Your instructions –
Each line below should be reproduced without any alteration.

** Begin **

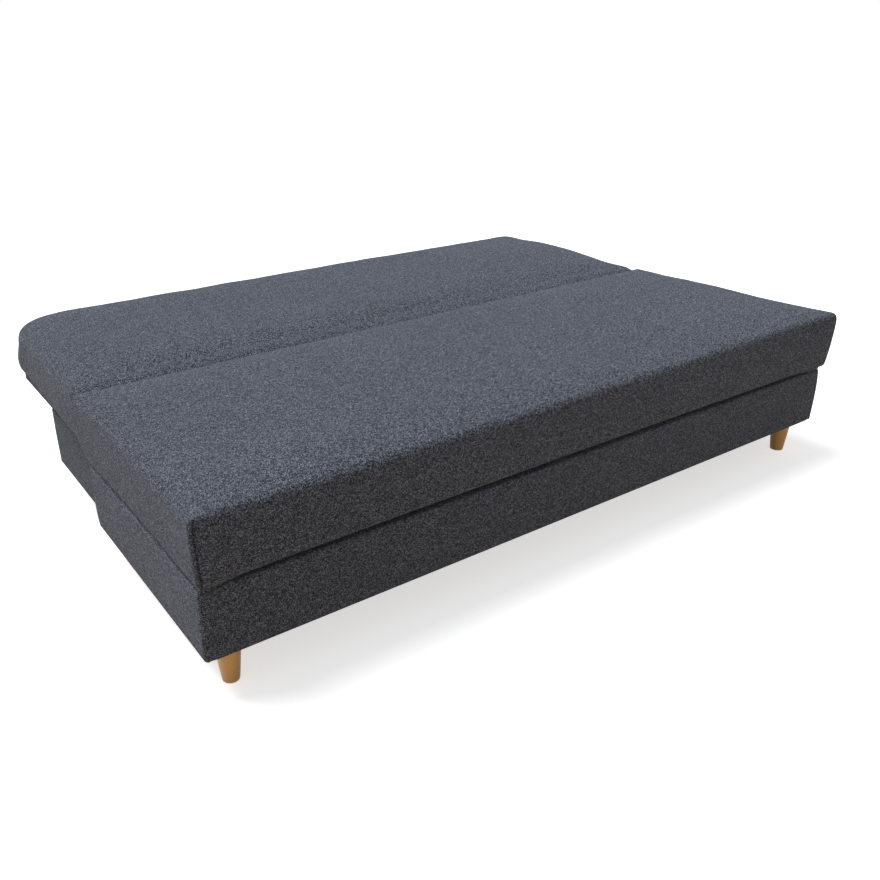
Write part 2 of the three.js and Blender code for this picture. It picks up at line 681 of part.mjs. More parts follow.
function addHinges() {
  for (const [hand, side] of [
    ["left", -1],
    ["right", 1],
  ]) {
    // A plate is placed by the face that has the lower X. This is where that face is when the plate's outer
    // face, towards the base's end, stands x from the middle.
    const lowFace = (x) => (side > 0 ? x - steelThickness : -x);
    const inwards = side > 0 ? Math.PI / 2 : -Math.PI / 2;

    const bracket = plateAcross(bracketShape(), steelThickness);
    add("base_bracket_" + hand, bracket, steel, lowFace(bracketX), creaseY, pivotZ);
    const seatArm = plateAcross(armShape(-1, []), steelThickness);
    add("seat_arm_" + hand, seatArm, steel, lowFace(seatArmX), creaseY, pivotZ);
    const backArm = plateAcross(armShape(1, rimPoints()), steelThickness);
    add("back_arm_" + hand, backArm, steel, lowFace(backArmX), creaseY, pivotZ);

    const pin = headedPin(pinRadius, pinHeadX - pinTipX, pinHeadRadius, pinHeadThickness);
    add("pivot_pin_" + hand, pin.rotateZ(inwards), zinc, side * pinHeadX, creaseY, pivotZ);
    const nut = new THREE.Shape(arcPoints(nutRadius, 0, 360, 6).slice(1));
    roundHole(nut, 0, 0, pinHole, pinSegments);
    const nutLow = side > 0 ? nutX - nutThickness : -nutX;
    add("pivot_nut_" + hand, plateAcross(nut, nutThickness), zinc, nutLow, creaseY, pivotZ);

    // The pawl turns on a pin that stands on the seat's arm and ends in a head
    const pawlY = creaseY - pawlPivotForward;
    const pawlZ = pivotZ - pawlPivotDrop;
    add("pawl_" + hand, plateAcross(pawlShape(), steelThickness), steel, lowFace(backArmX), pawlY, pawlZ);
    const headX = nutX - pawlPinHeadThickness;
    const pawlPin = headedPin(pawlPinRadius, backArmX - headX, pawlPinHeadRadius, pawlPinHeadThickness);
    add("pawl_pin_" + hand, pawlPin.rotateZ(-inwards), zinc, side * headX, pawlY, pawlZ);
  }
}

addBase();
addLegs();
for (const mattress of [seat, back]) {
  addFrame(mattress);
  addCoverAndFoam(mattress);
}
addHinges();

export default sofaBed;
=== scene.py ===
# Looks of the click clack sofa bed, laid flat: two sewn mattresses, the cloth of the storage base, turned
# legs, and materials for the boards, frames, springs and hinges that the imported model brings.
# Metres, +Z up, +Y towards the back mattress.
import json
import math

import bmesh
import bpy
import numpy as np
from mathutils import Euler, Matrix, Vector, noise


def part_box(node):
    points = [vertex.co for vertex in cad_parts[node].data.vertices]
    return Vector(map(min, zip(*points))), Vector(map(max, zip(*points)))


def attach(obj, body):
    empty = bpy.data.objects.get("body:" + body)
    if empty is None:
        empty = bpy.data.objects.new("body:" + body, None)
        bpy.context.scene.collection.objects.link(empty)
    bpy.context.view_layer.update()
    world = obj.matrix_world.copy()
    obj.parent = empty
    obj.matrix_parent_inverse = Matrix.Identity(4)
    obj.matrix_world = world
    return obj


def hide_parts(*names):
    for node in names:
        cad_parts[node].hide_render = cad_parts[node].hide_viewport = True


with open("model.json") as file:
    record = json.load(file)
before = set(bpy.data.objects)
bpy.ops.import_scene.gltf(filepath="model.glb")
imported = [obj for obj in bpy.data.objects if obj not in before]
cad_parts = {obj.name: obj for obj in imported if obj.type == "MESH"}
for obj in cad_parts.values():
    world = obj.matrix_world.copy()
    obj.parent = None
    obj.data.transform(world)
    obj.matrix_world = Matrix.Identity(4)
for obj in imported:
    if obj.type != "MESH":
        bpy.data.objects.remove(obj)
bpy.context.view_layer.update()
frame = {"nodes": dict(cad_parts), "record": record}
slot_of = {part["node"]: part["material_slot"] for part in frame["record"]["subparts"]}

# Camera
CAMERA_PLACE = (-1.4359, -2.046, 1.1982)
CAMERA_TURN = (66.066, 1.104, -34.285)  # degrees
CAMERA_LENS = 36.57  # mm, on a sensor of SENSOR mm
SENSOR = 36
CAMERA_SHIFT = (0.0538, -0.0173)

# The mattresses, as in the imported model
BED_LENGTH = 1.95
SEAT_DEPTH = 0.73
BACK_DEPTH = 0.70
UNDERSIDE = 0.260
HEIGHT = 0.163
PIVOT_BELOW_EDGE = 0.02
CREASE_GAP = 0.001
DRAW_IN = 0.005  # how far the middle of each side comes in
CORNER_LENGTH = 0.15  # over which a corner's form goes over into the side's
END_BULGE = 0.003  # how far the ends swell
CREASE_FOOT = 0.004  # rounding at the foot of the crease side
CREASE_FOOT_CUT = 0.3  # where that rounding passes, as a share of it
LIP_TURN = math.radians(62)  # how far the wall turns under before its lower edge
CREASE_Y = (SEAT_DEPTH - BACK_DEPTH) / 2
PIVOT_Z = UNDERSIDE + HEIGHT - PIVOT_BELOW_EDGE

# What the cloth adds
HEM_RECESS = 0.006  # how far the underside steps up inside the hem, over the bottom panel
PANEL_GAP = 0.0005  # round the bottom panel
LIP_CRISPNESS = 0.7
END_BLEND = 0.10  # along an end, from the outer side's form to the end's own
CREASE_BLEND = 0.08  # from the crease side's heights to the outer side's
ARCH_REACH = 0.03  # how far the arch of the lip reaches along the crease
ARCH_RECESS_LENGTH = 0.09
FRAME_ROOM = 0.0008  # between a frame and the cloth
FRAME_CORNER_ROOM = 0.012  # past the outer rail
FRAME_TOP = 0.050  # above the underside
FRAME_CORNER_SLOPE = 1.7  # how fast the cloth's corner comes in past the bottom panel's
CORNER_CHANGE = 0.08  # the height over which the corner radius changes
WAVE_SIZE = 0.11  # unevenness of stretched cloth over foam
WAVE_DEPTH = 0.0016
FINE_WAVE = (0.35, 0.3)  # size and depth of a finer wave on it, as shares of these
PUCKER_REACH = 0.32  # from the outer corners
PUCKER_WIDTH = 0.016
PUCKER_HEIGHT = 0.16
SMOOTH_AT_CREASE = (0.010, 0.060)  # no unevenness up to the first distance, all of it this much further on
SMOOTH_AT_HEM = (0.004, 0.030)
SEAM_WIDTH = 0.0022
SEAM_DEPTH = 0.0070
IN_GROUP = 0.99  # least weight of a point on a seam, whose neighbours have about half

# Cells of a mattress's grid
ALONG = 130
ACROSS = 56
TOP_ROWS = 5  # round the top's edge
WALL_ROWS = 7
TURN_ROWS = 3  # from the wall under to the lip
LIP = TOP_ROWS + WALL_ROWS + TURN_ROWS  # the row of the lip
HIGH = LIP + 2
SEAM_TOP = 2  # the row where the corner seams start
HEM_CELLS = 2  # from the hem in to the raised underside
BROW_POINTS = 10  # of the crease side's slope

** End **

Reply –
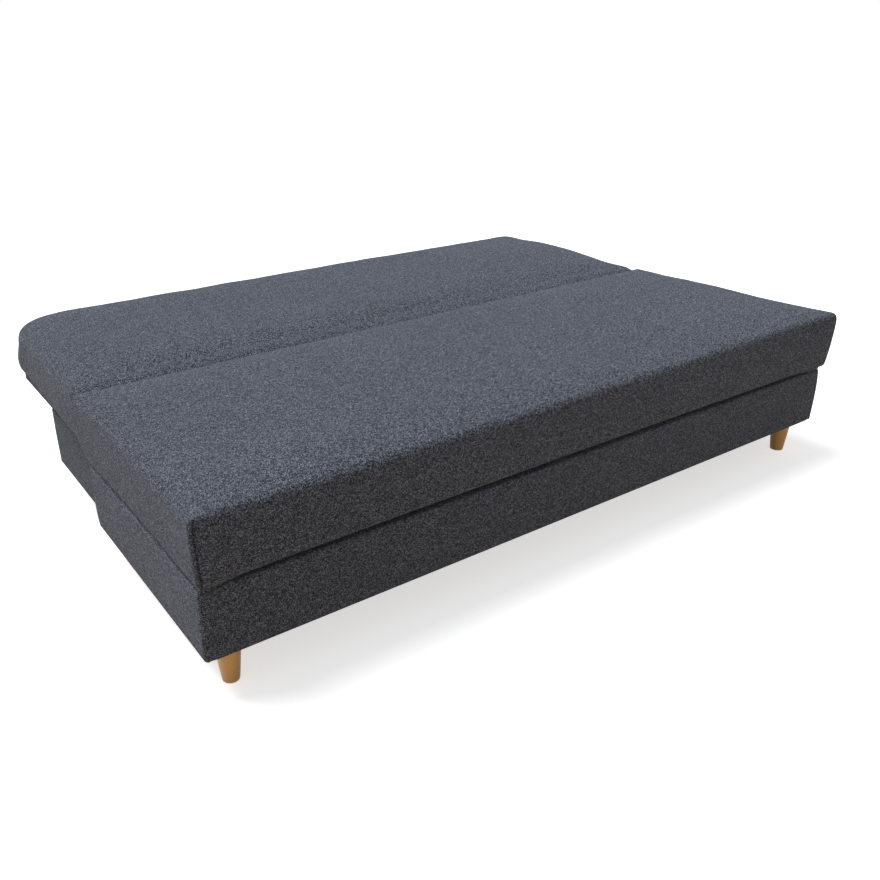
Write part 2 of the three.js and Blender code for this picture. It picks up at line 681 of part.mjs. More parts follow.
function addHinges() {
  for (const [hand, side] of [
    ["left", -1],
    ["right", 1],
  ]) {
    // A plate is placed by the face that has the lower X. This is where that face is when the plate's outer
    // face, towards the base's end, stands x from the middle.
    const lowFace = (x) => (side > 0 ? x - steelThickness : -x);
    const inwards = side > 0 ? Math.PI / 2 : -Math.PI / 2;

    const bracket = plateAcross(bracketShape(), steelThickness);
    add("base_bracket_" + hand, bracket, steel, lowFace(bracketX), creaseY, pivotZ);
    const seatArm = plateAcross(armShape(-1, []), steelThickness);
    add("seat_arm_" + hand, seatArm, steel, lowFace(seatArmX), creaseY, pivotZ);
    const backArm = plateAcross(armShape(1, rimPoints()), steelThickness);
    add("back_arm_" + hand, backArm, steel, lowFace(backArmX), creaseY, pivotZ);

    const pin = headedPin(pinRadius, pinHeadX - pinTipX, pinHeadRadius, pinHeadThickness);
    add("pivot_pin_" + hand, pin.rotateZ(inwards), zinc, side * pinHeadX, creaseY, pivotZ);
    const nut = new THREE.Shape(arcPoints(nutRadius, 0, 360, 6).slice(1));
    roundHole(nut, 0, 0, pinHole, pinSegments);
    const nutLow = side > 0 ? nutX - nutThickness : -nutX;
    add("pivot_nut_" + hand, plateAcross(nut, nutThickness), zinc, nutLow, creaseY, pivotZ);

    // The pawl turns on a pin that stands on the seat's arm and ends in a head
    const pawlY = creaseY - pawlPivotForward;
    const pawlZ = pivotZ - pawlPivotDrop;
    add("pawl_" + hand, plateAcross(pawlShape(), steelThickness), steel, lowFace(backArmX), pawlY, pawlZ);
    const headX = nutX - pawlPinHeadThickness;
    const pawlPin = headedPin(pawlPinRadius, backArmX - headX, pawlPinHeadRadius, pawlPinHeadThickness);
    add("pawl_pin_" + hand, pawlPin.rotateZ(-inwards), zinc, side * headX, pawlY, pawlZ);
  }
}

addBase();
addLegs();
for (const mattress of [seat, back]) {
  addFrame(mattress);
  addCoverAndFoam(mattress);
}
addHinges();

export default sofaBed;
=== scene.py ===
# Looks of the click clack sofa bed, laid flat: two sewn mattresses, the cloth of the storage base, turned
# legs, and materials for the boards, frames, springs and hinges that the imported model brings.
# Metres, +Z up, +Y towards the back mattress.
import json
import math

import bmesh
import bpy
import numpy as np
from mathutils import Euler, Matrix, Vector, noise


def part_box(node):
    points = [vertex.co for vertex in cad_parts[node].data.vertices]
    return Vector(map(min, zip(*points))), Vector(map(max, zip(*points)))


def attach(obj, body):
    empty = bpy.data.objects.get("body:" + body)
    if empty is None:
        empty = bpy.data.objects.new("body:" + body, None)
        bpy.context.scene.collection.objects.link(empty)
    bpy.context.view_layer.update()
    world = obj.matrix_world.copy()
    obj.parent = empty
    obj.matrix_parent_inverse = Matrix.Identity(4)
    obj.matrix_world = world
    return obj


def hide_parts(*names):
    for node in names:
        cad_parts[node].hide_render = cad_parts[node].hide_viewport = True


with open("model.json") as file:
    record = json.load(file)
before = set(bpy.data.objects)
bpy.ops.import_scene.gltf(filepath="model.glb")
imported = [obj for obj in bpy.data.objects if obj not in before]
cad_parts = {obj.name: obj for obj in imported if obj.type == "MESH"}
for obj in cad_parts.values():
    world = obj.matrix_world.copy()
    obj.parent = None
    obj.data.transform(world)
    obj.matrix_world = Matrix.Identity(4)
for obj in imported:
    if obj.type != "MESH":
        bpy.data.objects.remove(obj)
bpy.context.view_layer.update()
frame = {"nodes": dict(cad_parts), "record": record}
slot_of = {part["node"]: part["material_slot"] for part in frame["record"]["subparts"]}

# Camera
CAMERA_PLACE = (-1.4359, -2.046, 1.1982)
CAMERA_TURN = (66.066, 1.104, -34.285)  # degrees
CAMERA_LENS = 36.57  # mm, on a sensor of SENSOR mm
SENSOR = 36
CAMERA_SHIFT = (0.0538, -0.0173)

# The mattresses, as in the imported model
BED_LENGTH = 1.95
SEAT_DEPTH = 0.73
BACK_DEPTH = 0.70
UNDERSIDE = 0.260
HEIGHT = 0.163
PIVOT_BELOW_EDGE = 0.02
CREASE_GAP = 0.001
DRAW_IN = 0.005  # how far the middle of each side comes in
CORNER_LENGTH = 0.15  # over which a corner's form goes over into the side's
END_BULGE = 0.003  # how far the ends swell
CREASE_FOOT = 0.004  # rounding at the foot of the crease side
CREASE_FOOT_CUT = 0.3  # where that rounding passes, as a share of it
LIP_TURN = math.radians(62)  # how far the wall turns under before its lower edge
CREASE_Y = (SEAT_DEPTH - BACK_DEPTH) / 2
PIVOT_Z = UNDERSIDE + HEIGHT - PIVOT_BELOW_EDGE

# What the cloth adds
HEM_RECESS = 0.006  # how far the underside steps up inside the hem, over the bottom panel
PANEL_GAP = 0.0005  # round the bottom panel
LIP_CRISPNESS = 0.7
END_BLEND = 0.10  # along an end, from the outer side's form to the end's own
CREASE_BLEND = 0.08  # from the crease side's heights to the outer side's
ARCH_REACH = 0.03  # how far the arch of the lip reaches along the crease
ARCH_RECESS_LENGTH = 0.09
FRAME_ROOM = 0.0008  # between a frame and the cloth
FRAME_CORNER_ROOM = 0.012  # past the outer rail
FRAME_TOP = 0.050  # above the underside
FRAME_CORNER_SLOPE = 1.7  # how fast the cloth's corner comes in past the bottom panel's
CORNER_CHANGE = 0.08  # the height over which the corner radius changes
WAVE_SIZE = 0.11  # unevenness of stretched cloth over foam
WAVE_DEPTH = 0.0016
FINE_WAVE = (0.35, 0.3)  # size and depth of a finer wave on it, as shares of these
PUCKER_REACH = 0.32  # from the outer corners
PUCKER_WIDTH = 0.016
PUCKER_HEIGHT = 0.16
SMOOTH_AT_CREASE = (0.010, 0.060)  # no unevenness up to the first distance, all of it this much further on
SMOOTH_AT_HEM = (0.004, 0.030)
SEAM_WIDTH = 0.0022
SEAM_DEPTH = 0.0070
IN_GROUP = 0.99  # least weight of a point on a seam, whose neighbours have about half

# Cells of a mattress's grid
ALONG = 130
ACROSS = 56
TOP_ROWS = 5  # round the top's edge
WALL_ROWS = 7
TURN_ROWS = 3  # from the wall under to the lip
LIP = TOP_ROWS + WALL_ROWS + TURN_ROWS  # the row of the lip
HIGH = LIP + 2
SEAM_TOP = 2  # the row where the corner seams start
HEM_CELLS = 2  # from the hem in to the raised underside
BROW_POINTS = 10  # of the crease side's slope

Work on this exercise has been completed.